Prices in the Greater Vancouver area are up more than 109 per cent in the past decade, and 12.5 per cent in the past year, according to the Teranet-National Bank House Price Index. The Real Estate Board of Greater Vancouver’s MLS home price index puts the price of a benchmark home in Greater Vancouver in January at $1.27-million; in the area MLS defines as Vancouver West, a benchmark home is going for $2.98-million. In Toronto, Teranet-National Bank says prices are up by 80.5 per cent over a decade and 8.6 per cent last year. In January, the average single-family home in the 416-area code sold for more than $1-million, according to the Toronto Real Estate Board.

Some of what’s happening in Vancouver and Toronto is just demographics. Greater Vancouver’s population has increased by nearly a third since the mid-1990s, while Greater Toronto has grown even faster, adding more than two million people over the same period. The size of households has also been steadily falling: A generation ago, there were 3.5 people in every Canadian family; by 2011 that had dropped to 3. That means it takes nearly 20 per cent more homes to house the same number of people.

And record low interest rates have made borrowing cheaper than at any time in history, further pumping up prices.

But even after tallying up those factors, some Canadian housing markets still look at least a little bit frothy. According to an annual survey of global prices conducted by Demographia, Vancouver is one of the world’s most unaffordable cities, with the median home selling for 10.8 times the average family income.

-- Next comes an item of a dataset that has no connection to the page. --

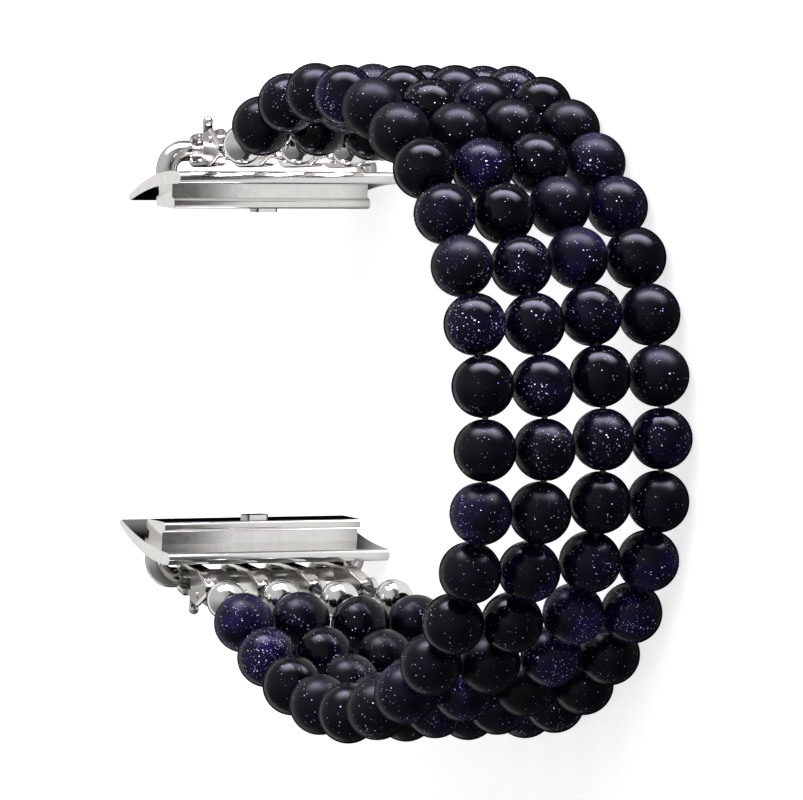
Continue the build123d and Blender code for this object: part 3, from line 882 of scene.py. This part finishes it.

Greater Toronto was the second most unaffordable Canadian city, with a multiple of 6.7. A normal ratio would be closer to 3:1. Vancouver’s ratio has nearly doubled in the past 12 years, and Toronto’s is up 70 per cent.

If the figures are right, then local housing prices are outpacing local incomes. And that means these price increases either aren’t sustainable – prices can’t rise faster than incomes forever – or the market is being supported by more than just local incomes.

Unfortunately, the data to solve the puzzle remains remarkably hard to come by. Are non-resident, foreign investors pouring money into Canadian real estate? How much? What’s the impact on prices? Good question. A recent CMHC study found the role of foreign housing investors to be insignificant – a finding few experts are willing to buy.

For example, a report last week from two Scotiabank economists described Vancouver as “a regional housing market driven by Asia-Pacific and some local fundamentals,” and argued that a low Canadian dollar makes it easier for outside investors to buy B.C. properties – further bidding up prices.

The truth is, Canada still isn’t gathering the data to answer some key questions about our own housing market. The role of foreign investors – big or small, negative or positive? – remains poorly understood. As a result, the question of whether any action should be taken to limit purchases of Canadian homes by non-residents can’t be answered with confidence.

Yes, it’s a scandal that some Vancouver real estate agents have been doing ethically questionable things in a murky market. The greater scandal, however, is how little Canadian policy-makers know about the shifting ground beneath one of Canada’s economic pillars.